The Malaysian government has also implemented the Halal Industry Master Plan (2008-2020), a blueprint for establishing Malaysia as a global leader in innovation, production, and trade in several halal-related sectors. JAKIM's halal certification is available to domestic and foreign businesses, with fees payable to cover document handling and site inspection.

Malaysian Government Supports the Halal Market

In addition to market demands, the development potential of the Halal industry in Malaysia sparked the government's full support in providing support, recognition and acknowledgement. Additionally, some strategic areas in Malaysia's Peninsular, as well as Sabah and Sarawak, have been identified as halal parks

Did you know?

The government allocated RM50 million in the Ninth Malaysia Plan (10MP) (2006-2010) to develop halal parks in six states in Malaysia, with over 700 halal firms operating.

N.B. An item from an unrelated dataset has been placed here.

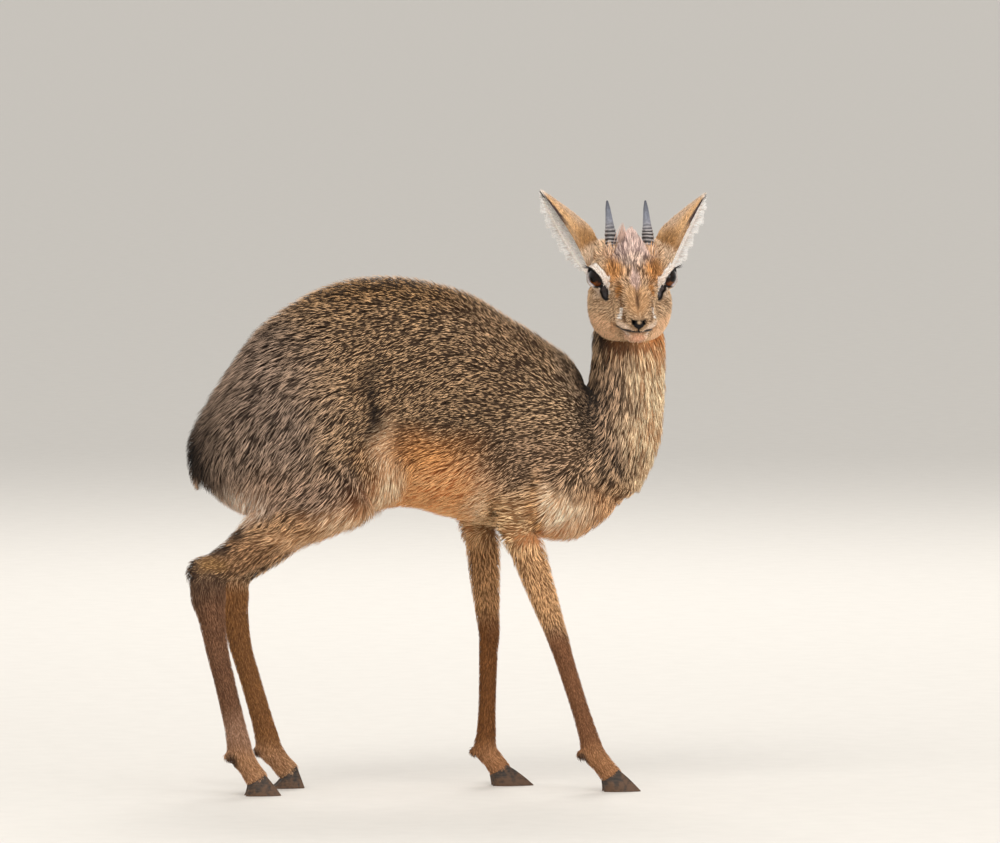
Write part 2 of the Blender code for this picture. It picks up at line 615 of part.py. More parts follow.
def build_eye(name, sign, head):
    """An eyeball, and the socket it sits in."""
    for radius, label in ((EYE_RADIUS + GAP, "socket"), (EYE_RADIUS, f"{name}_eye")):
        mesh = bmesh.new()
        bmesh.ops.create_uvsphere(mesh, u_segments=12, v_segments=7, radius=radius * MM)
        centre = (head_point(*np.multiply(EYE_CENTRE, (1, sign, 1))) - ORIGIN) * MM
        bmesh.ops.translate(mesh, verts=mesh.verts[:], vec=centre)
        made = node(label, mesh, (0.03, 0.015, 0.01), 0.1)
        if label == "socket":
            made.hide_render = True
            made.display_type = "WIRE"
            less(head, made)


def build_tail(rump):
    angle = np.linspace(0, 2 * np.pi, 10, endpoint=False)[:, None]
    rows = np.array([(x, 0, z, radius) for x, z, radius in TAIL], float)
    direction = np.gradient(rows[:, :3], axis=0)
    direction /= np.linalg.norm(direction, axis=1)[:, None]
    rings = []
    for row, axis in zip(rows, direction):
        across = np.cross(axis, (0, 1.0, 0))
        rings.append(row[:3] + row[3] * (np.cos(angle) * across + np.sin(angle) * np.array([0, 1.15, 0])))
    points, faces = lofted(rings)
    made = mesh_object("tail", points, faces, (0.35, 0.25, 0.16))
    outward(made)
    less(made, rump)


def main():
    clear_scene()
    body = build_body()
    build_legs()
    build_hooves()
    build_tail(grown(body["rump"], GAP))
    around_head = grown(body["head"], GAP)
    for name, sign in (("right", -1), ("left", 1)):
        build_horn(name, around_head)
        build_ear(name, around_head)
    for name, sign in (("right", -1), ("left", 1)):
        build_eye(name, sign, body["head"])


main()
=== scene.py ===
import bpy
import bmesh
import numpy as np
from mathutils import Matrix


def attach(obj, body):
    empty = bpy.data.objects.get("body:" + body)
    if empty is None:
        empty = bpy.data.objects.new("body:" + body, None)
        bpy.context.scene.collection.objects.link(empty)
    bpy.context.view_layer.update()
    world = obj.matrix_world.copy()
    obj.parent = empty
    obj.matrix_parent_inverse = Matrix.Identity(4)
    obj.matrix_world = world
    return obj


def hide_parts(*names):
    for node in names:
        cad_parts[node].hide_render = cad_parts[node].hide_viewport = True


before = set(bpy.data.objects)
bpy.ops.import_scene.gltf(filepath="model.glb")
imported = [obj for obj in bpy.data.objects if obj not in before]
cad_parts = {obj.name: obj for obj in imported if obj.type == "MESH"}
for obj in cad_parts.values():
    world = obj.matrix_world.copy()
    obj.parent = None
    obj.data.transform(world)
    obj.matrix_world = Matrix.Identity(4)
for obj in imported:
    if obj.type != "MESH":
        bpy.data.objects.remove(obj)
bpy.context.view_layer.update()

# The dik-dik's looks: one skin inside the outline, eyes, ears, horns, hooves, and a coat of tufts.
# Lengths are in millimetres until placed() turns them to metres about the middle of the footprint.
MM = 0.001
ORIGIN = np.array([13.0, -21.0, 0.0])
DICE = np.random.default_rng(11)

TRUNK_AXIS_Z = 300
TRUNK_SECTIONS = [  # x, top of the back, underside, half-width
    (-197, 332, 270, 25), (-191, 345, 262, 34), (-183, 357, 255, 41), (-173, 371, 248, 48), (-159, 391, 243, 53),
    (-143, 410, 241, 55.5), (-100, 437, 241, 58), (-61, 450, 242, 58.5), (-13, 450, 245, 59),
    (36, 436.5, 232.5, 61), (75, 413.5, 225, 59), (115, 390, 216.5, 53), (135, 371, 219, 47),
    (150, 348, 228.5, 42), (162, 330, 238, 35), (172, 318, 249, 26)]
NECK_SECTIONS = [  # x, y, z of its middle, then how far it reaches to the nape, to the throat and sideways
    (148, 0, 283, 46, 48, 42), (165, 0, 315, 40, 45, 37), (174, -1, 345, 36, 38, 33),
    (177.5, -3, 372, 34.5, 35, 30.5), (178.5, -6, 400, 33.5, 34, 29), (178.5, -11, 426, 30, 30, 27),
    (178.5, -17, 446, 25, 25, 24)]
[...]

To encourage trade and investment in Halal products and services, the Ministry of International Trade and Industry (MITI) has developed strategies and is offering incentives. Investment incentives include full tax exemption for Halal ingredient production, cold chain facilities, and machinery and equipment.

In summary

Levels of awareness have risen, and an increasing number of manufacturers in non-Muslim majority countries are expanding their involvement in the Halal industry. More businesses are converting to Halal production, and more opportunities are aware of the value of the Halal standard and its impact on the industry. Along with this grow , the demand of cold chain will also increase due to more production facilities being needed especially for Halal frozen food.